>>>>

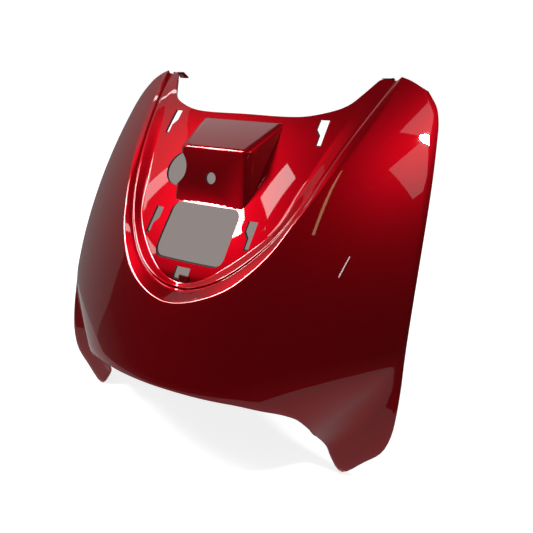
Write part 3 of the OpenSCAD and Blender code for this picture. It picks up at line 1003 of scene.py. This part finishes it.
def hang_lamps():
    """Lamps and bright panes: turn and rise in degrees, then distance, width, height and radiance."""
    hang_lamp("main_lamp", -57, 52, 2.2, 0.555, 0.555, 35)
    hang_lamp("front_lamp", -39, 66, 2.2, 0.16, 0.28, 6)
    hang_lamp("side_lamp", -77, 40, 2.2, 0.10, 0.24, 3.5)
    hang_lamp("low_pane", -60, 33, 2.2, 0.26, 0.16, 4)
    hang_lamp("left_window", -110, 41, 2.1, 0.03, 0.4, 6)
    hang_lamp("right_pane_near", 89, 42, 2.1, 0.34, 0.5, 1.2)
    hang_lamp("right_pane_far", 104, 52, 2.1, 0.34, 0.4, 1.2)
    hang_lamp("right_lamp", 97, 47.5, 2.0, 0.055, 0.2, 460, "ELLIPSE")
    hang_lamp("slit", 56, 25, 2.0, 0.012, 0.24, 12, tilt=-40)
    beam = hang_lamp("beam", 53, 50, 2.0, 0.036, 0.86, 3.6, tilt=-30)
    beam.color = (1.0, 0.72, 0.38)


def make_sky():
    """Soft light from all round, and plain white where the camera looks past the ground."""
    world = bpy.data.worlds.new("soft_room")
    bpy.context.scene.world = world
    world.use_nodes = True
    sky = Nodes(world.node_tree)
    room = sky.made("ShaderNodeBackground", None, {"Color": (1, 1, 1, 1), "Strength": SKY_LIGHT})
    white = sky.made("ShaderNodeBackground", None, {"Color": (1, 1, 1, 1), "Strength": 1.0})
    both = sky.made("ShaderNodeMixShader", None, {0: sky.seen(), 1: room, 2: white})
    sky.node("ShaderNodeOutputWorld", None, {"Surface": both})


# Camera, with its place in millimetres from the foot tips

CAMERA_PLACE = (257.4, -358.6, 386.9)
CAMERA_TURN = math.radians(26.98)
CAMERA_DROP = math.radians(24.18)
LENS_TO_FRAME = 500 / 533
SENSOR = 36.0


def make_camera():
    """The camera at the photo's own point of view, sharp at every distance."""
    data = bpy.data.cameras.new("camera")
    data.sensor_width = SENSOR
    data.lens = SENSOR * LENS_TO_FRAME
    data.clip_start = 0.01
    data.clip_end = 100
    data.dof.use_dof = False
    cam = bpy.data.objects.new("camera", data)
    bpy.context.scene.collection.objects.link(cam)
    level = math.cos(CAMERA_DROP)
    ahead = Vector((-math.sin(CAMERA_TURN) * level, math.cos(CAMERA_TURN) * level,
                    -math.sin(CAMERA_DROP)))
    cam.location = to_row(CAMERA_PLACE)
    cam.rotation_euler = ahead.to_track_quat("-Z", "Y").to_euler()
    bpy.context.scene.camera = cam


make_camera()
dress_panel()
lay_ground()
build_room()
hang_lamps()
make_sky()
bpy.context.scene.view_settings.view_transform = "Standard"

<<<<

Task instructions: Write the entire listing out again, word for word.

The answer:
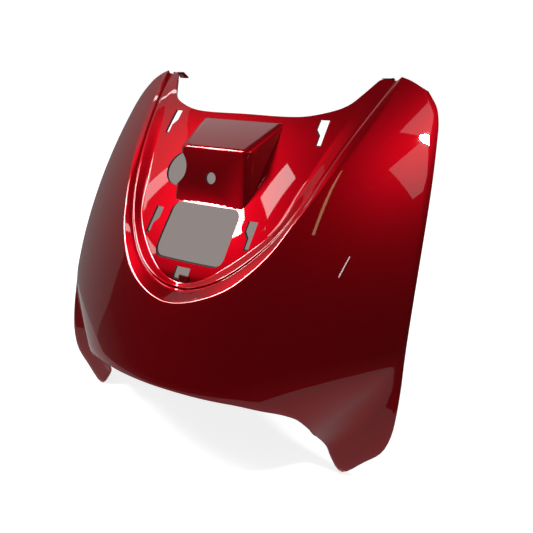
Write part 3 of the OpenSCAD and Blender code for this picture. It picks up at line 1003 of scene.py. This part finishes it.
def hang_lamps():
    """Lamps and bright panes: turn and rise in degrees, then distance, width, height and radiance."""
    hang_lamp("main_lamp", -57, 52, 2.2, 0.555, 0.555, 35)
    hang_lamp("front_lamp", -39, 66, 2.2, 0.16, 0.28, 6)
    hang_lamp("side_lamp", -77, 40, 2.2, 0.10, 0.24, 3.5)
    hang_lamp("low_pane", -60, 33, 2.2, 0.26, 0.16, 4)
    hang_lamp("left_window", -110, 41, 2.1, 0.03, 0.4, 6)
    hang_lamp("right_pane_near", 89, 42, 2.1, 0.34, 0.5, 1.2)
    hang_lamp("right_pane_far", 104, 52, 2.1, 0.34, 0.4, 1.2)
    hang_lamp("right_lamp", 97, 47.5, 2.0, 0.055, 0.2, 460, "ELLIPSE")
    hang_lamp("slit", 56, 25, 2.0, 0.012, 0.24, 12, tilt=-40)
    beam = hang_lamp("beam", 53, 50, 2.0, 0.036, 0.86, 3.6, tilt=-30)
    beam.color = (1.0, 0.72, 0.38)


def make_sky():
    """Soft light from all round, and plain white where the camera looks past the ground."""
    world = bpy.data.worlds.new("soft_room")
    bpy.context.scene.world = world
    world.use_nodes = True
    sky = Nodes(world.node_tree)
    room = sky.made("ShaderNodeBackground", None, {"Color": (1, 1, 1, 1), "Strength": SKY_LIGHT})
    white = sky.made("ShaderNodeBackground", None, {"Color": (1, 1, 1, 1), "Strength": 1.0})
    both = sky.made("ShaderNodeMixShader", None, {0: sky.seen(), 1: room, 2: white})
    sky.node("ShaderNodeOutputWorld", None, {"Surface": both})


# Camera, with its place in millimetres from the foot tips

CAMERA_PLACE = (257.4, -358.6, 386.9)
CAMERA_TURN = math.radians(26.98)
CAMERA_DROP = math.radians(24.18)
LENS_TO_FRAME = 500 / 533
SENSOR = 36.0


def make_camera():
    """The camera at the photo's own point of view, sharp at every distance."""
    data = bpy.data.cameras.new("camera")
    data.sensor_width = SENSOR
    data.lens = SENSOR * LENS_TO_FRAME
    data.clip_start = 0.01
    data.clip_end = 100
    data.dof.use_dof = False
    cam = bpy.data.objects.new("camera", data)
    bpy.context.scene.collection.objects.link(cam)
    level = math.cos(CAMERA_DROP)
    ahead = Vector((-math.sin(CAMERA_TURN) * level, math.cos(CAMERA_TURN) * level,
                    -math.sin(CAMERA_DROP)))
    cam.location = to_row(CAMERA_PLACE)
    cam.rotation_euler = ahead.to_track_quat("-Z", "Y").to_euler()
    bpy.context.scene.camera = cam


make_camera()
dress_panel()
lay_ground()
build_room()
hang_lamps()
make_sky()
bpy.context.scene.view_settings.view_transform = "Standard"